Losing the War of Rhetoric: Terrorism no Challenge to Diversity
The following opinion piece by Dr Joshua Roose was published on The Drum website on May 23 2013.
The horrific events in Woolwich, UK overnight have been broadcast into homes and offices across the world. Little yet is known about the individuals involved beyond their evocation of Islamist rhetoric (‘our lands’, ‘your people’) and their apparently British accents. At this point, as many will have already pointed out, the attack appears to fit the mould of ‘lone wolf’ terrorism called for in Al Qaeda’s ‘Inspire’ Magazine. This has similarities with the recent Boston Attack, widely perceived to be an act by individuals. Military personnel have been targeted by numerous terrorist plots in Western countries including the UK (plot to behead a Muslim Soldier), USA (Fort Dix, Fort Hood) and Australia (Holsworthy Barracks).
These actions are designed to evoke hatred, anger and to polarise political debate around an Islam verses the West dichotomy. They are visually spectacular - the blood soaked hands of the attacker with a knife and meat cleaver evoke the intimate and personal nature of the violence that cuts to the core of those watching – and were designed to appeal directly to the 24 hour news cycle. Reports indicate that one attacker urged witnesses to film him and approached those with mobile phone cameras to push his rhetoric while the victim, a young soldier, lies behind him in the middle of the street.
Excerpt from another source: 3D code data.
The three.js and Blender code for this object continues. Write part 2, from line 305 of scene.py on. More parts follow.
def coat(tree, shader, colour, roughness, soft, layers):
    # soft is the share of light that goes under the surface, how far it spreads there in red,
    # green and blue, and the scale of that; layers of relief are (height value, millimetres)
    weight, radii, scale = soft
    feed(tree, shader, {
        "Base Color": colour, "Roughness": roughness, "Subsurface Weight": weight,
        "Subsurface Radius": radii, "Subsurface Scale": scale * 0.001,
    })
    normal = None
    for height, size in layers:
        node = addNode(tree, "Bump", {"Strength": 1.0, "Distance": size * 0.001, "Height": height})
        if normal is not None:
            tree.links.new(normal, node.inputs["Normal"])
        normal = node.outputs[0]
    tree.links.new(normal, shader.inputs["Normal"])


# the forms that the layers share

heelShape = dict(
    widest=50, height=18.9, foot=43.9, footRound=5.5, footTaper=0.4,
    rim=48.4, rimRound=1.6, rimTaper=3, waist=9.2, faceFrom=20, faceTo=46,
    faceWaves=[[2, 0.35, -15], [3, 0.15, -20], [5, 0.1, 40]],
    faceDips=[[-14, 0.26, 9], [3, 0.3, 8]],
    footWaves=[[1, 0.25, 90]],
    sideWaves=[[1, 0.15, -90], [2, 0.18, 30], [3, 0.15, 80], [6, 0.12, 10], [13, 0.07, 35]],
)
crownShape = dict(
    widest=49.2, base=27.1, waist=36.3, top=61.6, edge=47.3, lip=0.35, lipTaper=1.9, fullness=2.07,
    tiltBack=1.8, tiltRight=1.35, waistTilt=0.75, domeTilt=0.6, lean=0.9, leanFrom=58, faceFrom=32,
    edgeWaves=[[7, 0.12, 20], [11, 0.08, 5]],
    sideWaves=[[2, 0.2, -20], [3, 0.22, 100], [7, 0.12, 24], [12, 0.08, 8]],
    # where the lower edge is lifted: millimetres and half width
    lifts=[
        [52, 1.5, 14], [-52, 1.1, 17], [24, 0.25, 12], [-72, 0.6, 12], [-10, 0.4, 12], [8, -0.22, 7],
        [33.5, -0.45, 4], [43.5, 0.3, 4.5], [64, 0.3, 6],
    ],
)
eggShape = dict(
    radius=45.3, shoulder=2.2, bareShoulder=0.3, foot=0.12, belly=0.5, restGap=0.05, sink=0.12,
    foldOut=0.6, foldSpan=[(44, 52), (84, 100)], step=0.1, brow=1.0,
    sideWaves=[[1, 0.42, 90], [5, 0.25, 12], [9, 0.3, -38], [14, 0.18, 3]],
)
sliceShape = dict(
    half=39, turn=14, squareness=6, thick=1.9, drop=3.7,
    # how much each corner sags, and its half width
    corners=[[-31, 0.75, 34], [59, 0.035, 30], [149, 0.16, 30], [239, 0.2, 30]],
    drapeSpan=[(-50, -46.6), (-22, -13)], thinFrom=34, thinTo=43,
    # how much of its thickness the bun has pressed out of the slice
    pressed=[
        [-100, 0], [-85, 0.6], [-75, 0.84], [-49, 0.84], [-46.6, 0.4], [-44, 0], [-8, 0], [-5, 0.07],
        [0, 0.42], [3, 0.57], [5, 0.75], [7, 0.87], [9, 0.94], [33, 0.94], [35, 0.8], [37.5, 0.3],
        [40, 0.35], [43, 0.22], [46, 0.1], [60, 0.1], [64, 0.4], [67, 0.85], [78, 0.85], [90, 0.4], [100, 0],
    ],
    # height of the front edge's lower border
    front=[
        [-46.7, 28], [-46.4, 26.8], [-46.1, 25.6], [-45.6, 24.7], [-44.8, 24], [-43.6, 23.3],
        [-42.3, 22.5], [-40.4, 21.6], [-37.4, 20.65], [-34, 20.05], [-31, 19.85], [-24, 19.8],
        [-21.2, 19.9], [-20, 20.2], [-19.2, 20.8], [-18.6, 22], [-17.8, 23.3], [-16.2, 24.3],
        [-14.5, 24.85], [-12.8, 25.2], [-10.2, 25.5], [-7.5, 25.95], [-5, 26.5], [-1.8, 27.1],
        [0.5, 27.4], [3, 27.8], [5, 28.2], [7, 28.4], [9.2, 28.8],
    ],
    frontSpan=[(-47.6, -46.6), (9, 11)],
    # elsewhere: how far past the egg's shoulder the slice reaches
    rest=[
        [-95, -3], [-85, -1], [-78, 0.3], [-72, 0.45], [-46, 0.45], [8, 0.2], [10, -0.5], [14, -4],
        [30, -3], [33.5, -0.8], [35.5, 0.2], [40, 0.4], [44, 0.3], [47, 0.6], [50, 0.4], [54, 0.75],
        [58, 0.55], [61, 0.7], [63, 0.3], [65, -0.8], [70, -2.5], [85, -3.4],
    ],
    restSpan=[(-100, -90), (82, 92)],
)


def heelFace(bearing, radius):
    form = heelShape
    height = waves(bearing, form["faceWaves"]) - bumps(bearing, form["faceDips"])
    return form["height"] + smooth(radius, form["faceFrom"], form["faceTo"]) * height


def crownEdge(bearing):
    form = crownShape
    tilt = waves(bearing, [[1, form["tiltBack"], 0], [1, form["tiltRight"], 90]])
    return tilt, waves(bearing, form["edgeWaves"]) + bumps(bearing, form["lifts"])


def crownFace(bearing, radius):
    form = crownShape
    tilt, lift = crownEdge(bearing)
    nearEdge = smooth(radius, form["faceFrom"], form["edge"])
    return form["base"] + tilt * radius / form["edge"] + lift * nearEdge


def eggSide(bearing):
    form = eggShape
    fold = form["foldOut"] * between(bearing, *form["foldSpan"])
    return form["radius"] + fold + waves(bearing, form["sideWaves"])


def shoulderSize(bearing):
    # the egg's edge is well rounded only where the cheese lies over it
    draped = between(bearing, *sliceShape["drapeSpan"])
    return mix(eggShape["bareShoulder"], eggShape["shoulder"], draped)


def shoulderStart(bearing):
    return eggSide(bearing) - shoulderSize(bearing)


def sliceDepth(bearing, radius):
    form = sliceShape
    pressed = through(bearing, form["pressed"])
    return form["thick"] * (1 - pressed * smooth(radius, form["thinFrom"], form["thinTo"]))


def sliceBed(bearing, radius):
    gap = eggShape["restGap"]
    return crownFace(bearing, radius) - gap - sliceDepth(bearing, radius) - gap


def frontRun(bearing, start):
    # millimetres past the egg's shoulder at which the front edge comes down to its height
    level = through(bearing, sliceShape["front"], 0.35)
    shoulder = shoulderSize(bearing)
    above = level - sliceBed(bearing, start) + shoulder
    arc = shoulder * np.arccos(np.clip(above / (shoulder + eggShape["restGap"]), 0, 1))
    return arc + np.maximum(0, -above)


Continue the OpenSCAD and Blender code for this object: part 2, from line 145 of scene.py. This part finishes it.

To this extent, the attack achieved instant notoriety.
However this is where the power of the attacker ends. While the attacks will be utilised by political opponents of multiculturalism, xenophobes and anti-Muslim activists to argue about the incompatibility of Islam in Western societies (and indeed some mosques in London have already been defaced), Western publics and their elected leaders are slowly but surely moving beyond this divisive rhetoric and are increasingly capable of distinguishing between the acts of extremist individuals and the wider communities from which they belong. In Australia, the response of leaders across the political spectrum to the violent September 2012 ‘Innocence of Muslims’ protests was to clearly delineate between the actions of extremists and wider communities. Already London Conservative Mayor Boris Johnson has provided balanced commentary regarding Londoners from all communities ‘having been here before’ and focussed on a united community. Post-Boston, President Obama stated that Americans do not hold these acts against ‘entire groups of people’.
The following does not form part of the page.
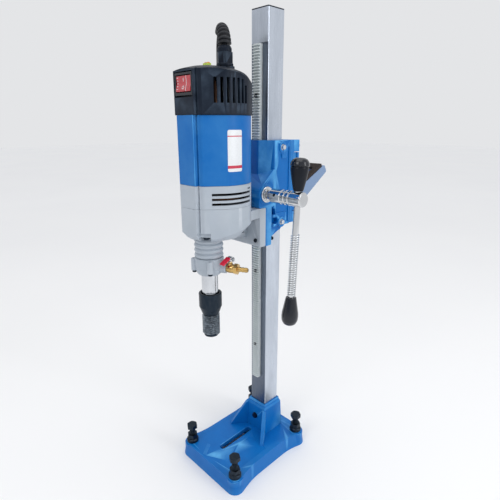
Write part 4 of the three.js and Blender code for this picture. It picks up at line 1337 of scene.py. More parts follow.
    def build_clamp(self, maker: Maker) -> None:
        """Builds the clamp behind the column."""
        half, start = self.half, self.seam + 0.3
        plan = [
            (half, start), (half, self.rear - 8), (half - 8, self.rear), (-half + 8, self.rear),
            (-half, self.rear - 8), (-half, start)
        ]
        body = Shape.prism(soften(plan, 3, True, 4), self.bottom + 1, self.top)
        for side in (1, -1):
            for foot in (self.bottom + 1, self.top - 21):
                low, high = sorted((side * 31, side * half))
                body.join(
                    Shape.box(
                        (low, self.rear - 9, foot), (high, self.rear + 6.5, foot + (20 if foot < 600 else 21))
                    )
                )
            body.join(
                Shape.box((low, self.rear - 9, self.bottom + 22.4), (high, self.rear + 6.2, self.top - 22.4))
            )
            low, high = sorted((side * (half - 2.6), side * (half + 2)))
            body.cut(Shape.box((low, start + 6, self.bottom + 22), (high, self.rear + 2, self.top - 22)))
        body.cut(Shape.box((-22, self.rear - 3, self.bottom + 52), (22, self.rear + 2, self.top - 14)))
        body.cut(Shape.box((-24, start - 2, self.bottom - 5), (24, 24, self.top + 5)))
        body.join(Shape.box((-15, 20.3, self.bottom + 2), (15, 25, self.top - 2)))
        maker.piece("clamp_casting", body, Coat.ENAMEL, ["rear_clamp"], edge=1.2)
        for k, (x, z) in enumerate([(-35.4, 501), (35.4, 501), (-35.4, 632.5), (35.4, 632.5)]):
            maker.socket_screw(
                f"clamp_screw_{k + 1}", (x, self.rear + 6.5, z), Axis.Y, 1, 3.8, 3.8, Coat.ZINC
            )

    def build_bushes(self, maker: Maker) -> None:
        """Builds the flanged bushes of the pinion's shaft."""
        for side, word in ((1, "right"), (-1, "left")):
            face = self.half + (1.8 if side > 0 else self.boss + 0.3)
            outline = [
                (6.4, -16), (8.7, -16), (8.7, 0), (14.2, 0), (14.2, 2.2), (13.2, 3.4), (11.6, 3.4),
                (11.0, 2.6), (9.6, 2.6), (9.0, 4.4), (6.4, 4.4)
            ]
            bush = Shape.turned(
                [(r, side * (face + h)) for r, h in soften(outline, 0.35, True, 2)], Axis.X, self.shaft, 56
            )
            maker.piece(f"shaft_bush_{word}", bush, Coat.CHROME, [f"bearing_flange_{word}"])

    def build_handle(self, maker: Maker) -> None:
        """Builds the handle behind the clamp and its grip pad."""
        side_view = [
            (self.rear + 0.3, 500), (self.rear + 0.3, 538), (82, 561), (141, 591), (149, 577), (89, 536),
            (60, 512)
        ]
        strap = Shape.prism(soften(side_view, 4, True, 4), -30, 30, Axis.X)
        window = soften([(-17, 58), (17, 58), (17, 132), (-17, 132)], 8, True, 5)
        strap.cut(Shape.prism(window, 480, 620))
        maker.piece("carrying_handle", strap, Coat.HANDLE_COAT, ["rear_handle"], edge=1.3)
        pad = Shape.box((-29, 5.5, 0), (29, 59, 6)).cut(
            Shape.prism(soften([(-19, -5), (19, -5), (19, 45), (-19, 45)], 6, True, 4), -2, 8)
        )
        grooves = [Shape.box((-30, 7.5 + 3.4 * k, 5.4), (30, 8.6 + 3.4 * k, 7)) for k in range(15)]
        pad.cut(grooves[0].beside(*grooves[1:]))
        slope = math.degrees(math.atan2(30, 59))
        maker.piece(
            "handle_grip_pad", pad.rotated(slope, "X").moved((0, 82, 561.4)), Coat.PAD, ["handle_pad"],
            edge=0.5
        )
        for k, (x, z) in enumerate([(-22, 512), (22, 512), (-22, 530), (22, 530)]):
            maker.socket_screw(
                f"handle_screw_{k + 1}", (x, 52 if z < 520 else 58, z), Axis.Y, 1, 4, 4, Coat.ZINC, shank=10
            )

    def build_bracket(self, maker: Maker) -> None:
        """Builds the grey bracket that carries the motor."""
        half, back = self.half, -43.3
        plate = soften([(-58, 457.5), (-58, 528.5), (back, 528.5), (back, 457.5)], 3.0, True, 4)
        body = Shape.prism(plate, -half, half, Axis.X)
        for side in (1, -1):
            arm = [(half, -56), (half, -64), (43, -78), (49, -92), (24, -92), (24, -56)]
            body.join(Shape.prism(soften([(side * x, y) for x, y in arm], 5, True, 5), 512, 528.5))
        web = soften(
            [(-56, 470), (-87, 478), (-108, 474), (-108, 486), (-84, 502), (-78, 524), (-56, 524)], 3, True, 3
        )
        body.join(Shape.prism(web, -5, 5, Axis.X))
        body.cut(Motor().hull(0.4, 480, 600, Motor.front))
        body.cut(Shape.rod(26.2, 440, 490, Axis.Z, (0, WetEnd.y), 56))
        screws = [(30, 469), (-30, 469)]
        body.cut(*[Shape.rod(3.4, -60, back + 2, Axis.Y, at, 20) for at in screws])
        maker.piece("motor_bracket_casting", body, Coat.CAST_GREY, ["motor_bracket"], edge=1.4)
        for k, (x, z) in enumerate(screws):
            stands = [f"bracket_screw_{'right' if x > 0 else 'left'}"]
            maker.socket_screw(
                f"bracket_cap_screw_{k + 1}", (x, -58.3, z), Axis.Y, -1, 3.7, 2.4, Coat.BLACK_OXIDE, stands,
                12
            )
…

Muslim leaders in Australia came out united against the violence of the Sydney Protests, Muslim leaders across the United States condemned the terrorist attacks in Boston and already, the Muslim Council of Britain has condemned this attack in the strongest possible terms stating that “Muslims have served this country’s Armed Forces proudly, with honour’, stating that there is no justification for the murder and calling on all communities – Muslim and non-Muslim – to ‘come together in solidarity to ensure the forces of hatred do not prevail’.
These horrific actions achieve notoriety and publicity. However they will not challenge the reality of diversity in Western cities and the fact that the futures of citizens of all races, religion and beliefs in these cities are inextricably linked and inter-dependant. Whether the nation is adopting the multicultural approach evident in Australia, Canada and the United Kingdom or the assimilationist approach of the United States, these attacks will fail to disrupt this reality.
Dr Joshua Roose is the Senior Research Officer at the Religion and Society Research Centre, the University of Western Sydney. He was a visiting Research Scholar at the Graduate Centre, City University of New York 2013 and is a co-convenor of The Australian Sociological Association ‘Migration, Ethnicity and Multiculturalism’ thematic group.